Flat Speaker (signal not physical shape)


Posted by Shawn Harvey [IP: 206.31.111.18] on September 28, 1999 at 17:19:57
Using Mozilla/4.0 (compatible; MSIE 5.0; Windows 98; DigExt):

In Reply to: Flat Speaker (signal not physical shape) posted by rabident on September 28, 1999 at 14:39:30:

When you look at a graph of frequency response you're probably looking at a sine wave sweep. This is only one of many ways to look at the response of a speaker -- like a snapshot. The designer must also take into consideration the impulse and step responses, damping/ringing, vertical and horizontal dispersion, lobing and interference, etc. Most trade off one for the other in design (since to date no one has figured out how to make a perfect speaker) until they get a good balance of what they expect/want the speaker to do. Because 3dB is not a huge amount ear-wise, most designers are comfortable with a +/- 3dB range on their sweeps if they accomplish some of the other things they need to make a speaker sound good.

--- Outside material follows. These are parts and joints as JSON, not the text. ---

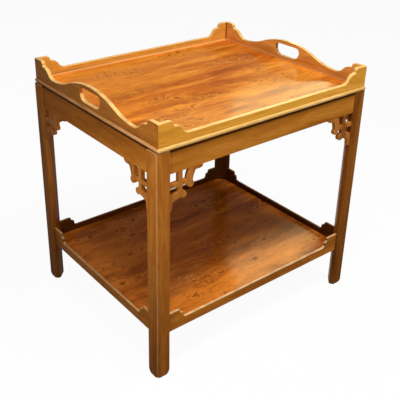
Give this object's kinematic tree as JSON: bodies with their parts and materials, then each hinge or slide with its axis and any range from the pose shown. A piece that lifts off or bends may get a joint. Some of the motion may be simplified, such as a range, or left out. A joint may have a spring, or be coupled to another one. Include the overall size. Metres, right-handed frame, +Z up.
{
  "type": "side table with lift-off tray",
  "caption": "Square-legged wooden side table with a low galleried shelf, pierced corner brackets and a galleried lift-off tray with shaped ends.",
  "frame": {"origin": "on the floor, under the middle of the table", "axes": "+X along the table to the right end of the long front, +Y from front to back, +Z up"},
  "size_m": [0.596, 0.493, 0.5985],
  "materials": {
    "frame_wood": "clear satin varnish on warm brown softwood-coloured timber",
    "fret_wood": "clear satin varnish, sawn edges darker",
    "gallery_wood": "clear gloss varnish, edges rubbed lighter",
    "bead_wood": "clear gloss varnish",
    "tray_veneer": "clear gloss varnish on streaky knotted veneer, grain along the table",
    "shelf_veneer": "clear gloss varnish on streaky knotted veneer, grain along the table",
    "inner_wood": "bare planed softwood",
    "screw_steel": "zinc-plated"
  },
  "bodies": {
    "stand": {"leg_front_left": "frame_wood", "leg_front_right": "frame_wood", "leg_back_right": "frame_wood", "leg_back_left": "frame_wood", "frieze_rail_front": "frame_wood", "frieze_rail_right": "frame_wood", "frieze_rail_back": "frame_wood", "frieze_rail_left": "frame_wood", "fret_front_left": "fret_wood", "fret_front_right": "fret_wood", "fret_right_front": "fret_wood", "fret_right_back": "fret_wood", "fret_back_right": "fret_wood", "fret_back_left": "fret_wood", "fret_left_back": "fret_wood", "fret_left_front": "fret_wood", "corner_block_front_left": "inner_wood", "corner_block_front_right": "inner_wood", "corner_block_back_right": "inner_wood", "corner_block_back_left": "inner_wood", "corner_block_screws": "screw_steel", "shelf_board": "shelf_veneer", "shelf_rail_front": "frame_wood", "shelf_rail_right": "frame_wood", "shelf_rail_back": "frame_wood", "shelf_rail_left": "frame_wood"},
    "tray": {"tray_board": "tray_veneer", "gallery_front": "gallery_wood", "gallery_right": "gallery_wood", "gallery_back": "gallery_wood", "gallery_left": "gallery_wood", "bead_front": "bead_wood", "bead_right": "bead_wood", "bead_back": "bead_wood", "bead_left": "bead_wood", "tray_batten_left": "inner_wood", "tray_batten_right": "inner_wood", "gallery_screws": "screw_steel", "batten_screws": "screw_steel"}
  },
  "joints": [
    {"name": "tray_lift", "type": "slide", "parent": "stand", "child": "tray", "axis": [0, 0, 1], "range_m": [0, 0.12]}
  ]
}
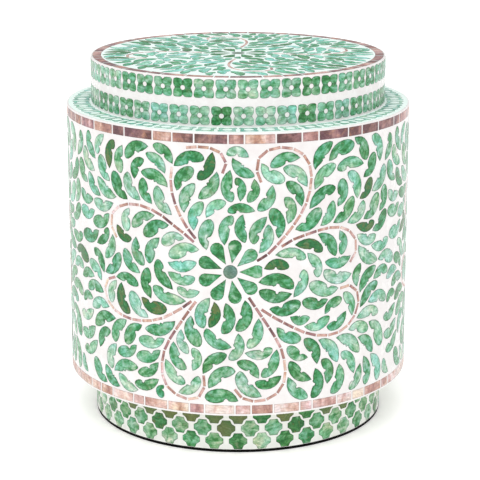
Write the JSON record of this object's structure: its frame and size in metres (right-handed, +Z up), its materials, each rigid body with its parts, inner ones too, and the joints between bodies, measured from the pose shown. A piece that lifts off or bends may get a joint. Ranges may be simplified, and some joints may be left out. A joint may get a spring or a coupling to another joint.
{
  "type": "drum side table",
  "caption": "Round drum side table with a set-back neck and plinth, covered in green and pink shell tiles set in white resin.",
  "frame": {"origin": "on the floor, at the middle of the round base", "axes": "+Z up along the table's axis, -Y towards the front of the picture"},
  "size_m": [0.4, 0.4, 0.427],
  "materials": {
    "white_resin": "cast resin, ground flush and polished",
    "green_shell": "dyed shell, mottled, ground and polished",
    "mint_shell": "pale dyed shell, ground and polished",
    "pink_shell": "pink to brown shell, banded, ground and polished",
    "grey_shell": "grey-teal shell, ground and polished",
    "board": "plain fibreboard, painted off-white where it shows under the drum",
    "plywood": "bent plywood, bare inside",
    "softwood": "sawn softwood",
    "black_cover": "hardboard stained black",
    "steel": "zinc-plated screws"
  },
  "bodies": {
    "root": {"base_cover": "black_cover", "base_screws": "steel", "plinth_wall": "plywood", "plinth_blocks": "softwood", "floor_screws": "steel", "drum_floor": "board", "lower_battens": "softwood", "middle_former": "board", "upper_battens": "softwood", "drum_wall": "plywood", "shoulder_board": "board", "shoulder_screws": "steel", "neck_blocks": "softwood", "neck_wall": "plywood", "top_board": "board", "plinth_resin": "white_resin", "drum_resin": "white_resin", "ledge_resin": "white_resin", "neck_resin": "white_resin", "top_resin": "white_resin", "plinth_clovers_low": "green_shell", "plinth_clovers_middle": "green_shell", "plinth_clovers_high": "green_shell", "drum_lower_border": "pink_shell", "drum_upper_border": "pink_shell", "drum_petals": "green_shell", "drum_discs": "grey_shell", "drum_stems": "pink_shell", "ledge_tiles": "mint_shell", "neck_lower_flowers": "green_shell", "neck_upper_flowers": "green_shell", "top_border": "pink_shell", "top_petals": "green_shell", "top_disc": "grey_shell", "top_stems": "pink_shell"}
  },
  "joints": []
}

Keep in mind also that there are many other effects going on, even in something simple like a sine sweep, such as diffraction, non-linear driver response, crossover network transfers, etc.

Ideally the frequency response would be flat, yes. Also ideally the step and impulse responses would look like the inputs, there would be no lobing or intereference problems, etc. I think this is what makes speaker building such a "black-art" even today, although great strides are being made in understanding how to correlate the graphs to what people actually hear.

Hope this helps. I'm learning as I go along with the designers.